[Your objective]:
Print the full listing exactly.

━━━━━ Data

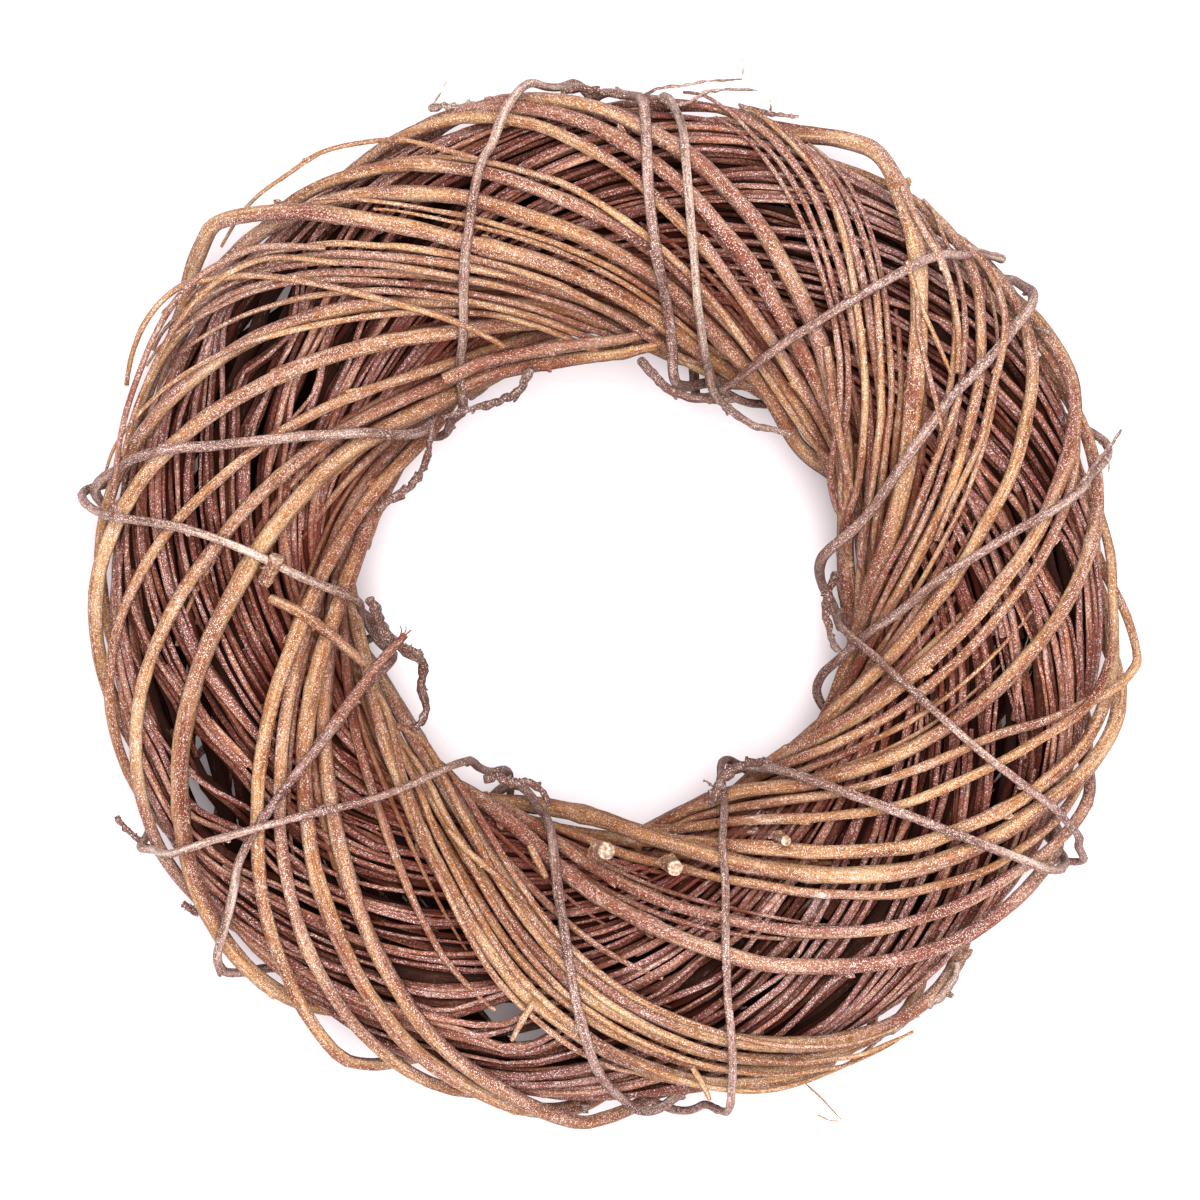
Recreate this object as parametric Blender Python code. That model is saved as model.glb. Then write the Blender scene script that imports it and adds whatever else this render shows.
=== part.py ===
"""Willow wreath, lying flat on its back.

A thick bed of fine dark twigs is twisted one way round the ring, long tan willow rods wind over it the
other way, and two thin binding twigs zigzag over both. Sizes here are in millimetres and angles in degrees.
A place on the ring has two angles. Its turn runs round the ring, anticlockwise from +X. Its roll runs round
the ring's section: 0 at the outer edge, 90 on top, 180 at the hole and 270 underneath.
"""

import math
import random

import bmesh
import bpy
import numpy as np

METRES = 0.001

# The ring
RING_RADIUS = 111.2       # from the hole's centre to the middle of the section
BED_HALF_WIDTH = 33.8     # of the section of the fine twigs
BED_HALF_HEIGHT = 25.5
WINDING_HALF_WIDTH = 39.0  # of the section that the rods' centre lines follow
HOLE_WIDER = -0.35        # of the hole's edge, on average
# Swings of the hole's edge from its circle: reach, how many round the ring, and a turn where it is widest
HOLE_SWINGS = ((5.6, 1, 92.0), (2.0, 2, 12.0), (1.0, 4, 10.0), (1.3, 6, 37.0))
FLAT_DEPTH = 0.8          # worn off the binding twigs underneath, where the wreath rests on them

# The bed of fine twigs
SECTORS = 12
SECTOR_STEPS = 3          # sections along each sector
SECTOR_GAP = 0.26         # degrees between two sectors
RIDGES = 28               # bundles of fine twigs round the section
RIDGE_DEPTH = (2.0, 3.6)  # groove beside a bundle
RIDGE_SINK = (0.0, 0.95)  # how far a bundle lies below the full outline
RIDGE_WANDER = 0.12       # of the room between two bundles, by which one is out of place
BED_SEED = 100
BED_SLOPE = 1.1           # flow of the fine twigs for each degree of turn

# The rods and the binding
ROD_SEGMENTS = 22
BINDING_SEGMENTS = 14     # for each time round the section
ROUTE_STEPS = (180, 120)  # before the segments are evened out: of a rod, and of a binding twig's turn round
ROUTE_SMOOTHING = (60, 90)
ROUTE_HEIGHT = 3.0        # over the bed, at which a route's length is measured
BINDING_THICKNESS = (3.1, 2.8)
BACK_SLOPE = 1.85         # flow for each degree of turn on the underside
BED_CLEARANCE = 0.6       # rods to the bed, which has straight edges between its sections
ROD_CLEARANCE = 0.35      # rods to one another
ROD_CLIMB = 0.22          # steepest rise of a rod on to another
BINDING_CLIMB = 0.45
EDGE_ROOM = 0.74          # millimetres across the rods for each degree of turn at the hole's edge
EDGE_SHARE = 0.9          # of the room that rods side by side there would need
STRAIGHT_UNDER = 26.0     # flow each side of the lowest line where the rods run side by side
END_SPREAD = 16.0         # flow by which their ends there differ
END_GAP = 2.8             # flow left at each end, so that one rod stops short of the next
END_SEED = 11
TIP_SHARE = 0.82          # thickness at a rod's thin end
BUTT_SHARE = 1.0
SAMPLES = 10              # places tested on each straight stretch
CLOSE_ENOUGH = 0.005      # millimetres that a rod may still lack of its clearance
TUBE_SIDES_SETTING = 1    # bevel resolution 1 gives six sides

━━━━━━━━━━

[Output of the exercise]:
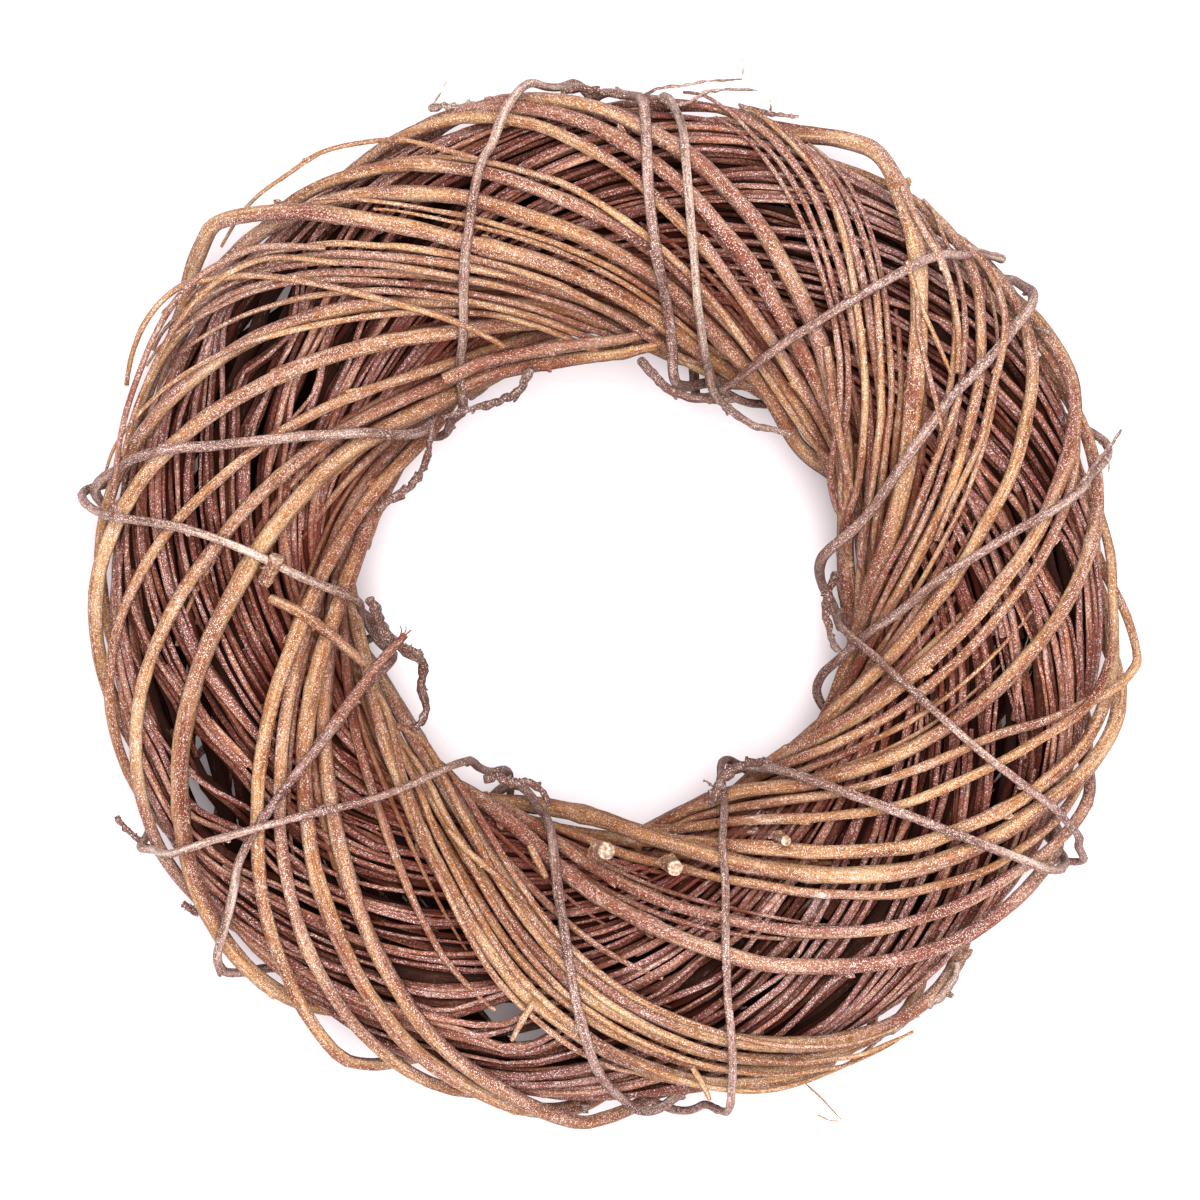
Recreate this object as parametric Blender Python code. That model is saved as model.glb. Then write the Blender scene script that imports it and adds whatever else this render shows.
=== part.py ===
"""Willow wreath, lying flat on its back.

A thick bed of fine dark twigs is twisted one way round the ring, long tan willow rods wind over it the
other way, and two thin binding twigs zigzag over both. Sizes here are in millimetres and angles in degrees.
A place on the ring has two angles. Its turn runs round the ring, anticlockwise from +X. Its roll runs round
the ring's section: 0 at the outer edge, 90 on top, 180 at the hole and 270 underneath.
"""

import math
import random

import bmesh
import bpy
import numpy as np

METRES = 0.001

# The ring
RING_RADIUS = 111.2       # from the hole's centre to the middle of the section
BED_HALF_WIDTH = 33.8     # of the section of the fine twigs
BED_HALF_HEIGHT = 25.5
WINDING_HALF_WIDTH = 39.0  # of the section that the rods' centre lines follow
HOLE_WIDER = -0.35        # of the hole's edge, on average
# Swings of the hole's edge from its circle: reach, how many round the ring, and a turn where it is widest
HOLE_SWINGS = ((5.6, 1, 92.0), (2.0, 2, 12.0), (1.0, 4, 10.0), (1.3, 6, 37.0))
FLAT_DEPTH = 0.8          # worn off the binding twigs underneath, where the wreath rests on them

# The bed of fine twigs
SECTORS = 12
SECTOR_STEPS = 3          # sections along each sector
SECTOR_GAP = 0.26         # degrees between two sectors
RIDGES = 28               # bundles of fine twigs round the section
RIDGE_DEPTH = (2.0, 3.6)  # groove beside a bundle
RIDGE_SINK = (0.0, 0.95)  # how far a bundle lies below the full outline
RIDGE_WANDER = 0.12       # of the room between two bundles, by which one is out of place
BED_SEED = 100
BED_SLOPE = 1.1           # flow of the fine twigs for each degree of turn

# The rods and the binding
ROD_SEGMENTS = 22
BINDING_SEGMENTS = 14     # for each time round the section
ROUTE_STEPS = (180, 120)  # before the segments are evened out: of a rod, and of a binding twig's turn round
ROUTE_SMOOTHING = (60, 90)
ROUTE_HEIGHT = 3.0        # over the bed, at which a route's length is measured
BINDING_THICKNESS = (3.1, 2.8)
BACK_SLOPE = 1.85         # flow for each degree of turn on the underside
BED_CLEARANCE = 0.6       # rods to the bed, which has straight edges between its sections
ROD_CLEARANCE = 0.35      # rods to one another
ROD_CLIMB = 0.22          # steepest rise of a rod on to another
BINDING_CLIMB = 0.45
EDGE_ROOM = 0.74          # millimetres across the rods for each degree of turn at the hole's edge
EDGE_SHARE = 0.9          # of the room that rods side by side there would need
STRAIGHT_UNDER = 26.0     # flow each side of the lowest line where the rods run side by side
END_SPREAD = 16.0         # flow by which their ends there differ
END_GAP = 2.8             # flow left at each end, so that one rod stops short of the next
END_SEED = 11
TIP_SHARE = 0.82          # thickness at a rod's thin end
BUTT_SHARE = 1.0
SAMPLES = 10              # places tested on each straight stretch
CLOSE_ENOUGH = 0.005      # millimetres that a rod may still lack of its clearance
TUBE_SIDES_SETTING = 1    # bevel resolution 1 gives six sides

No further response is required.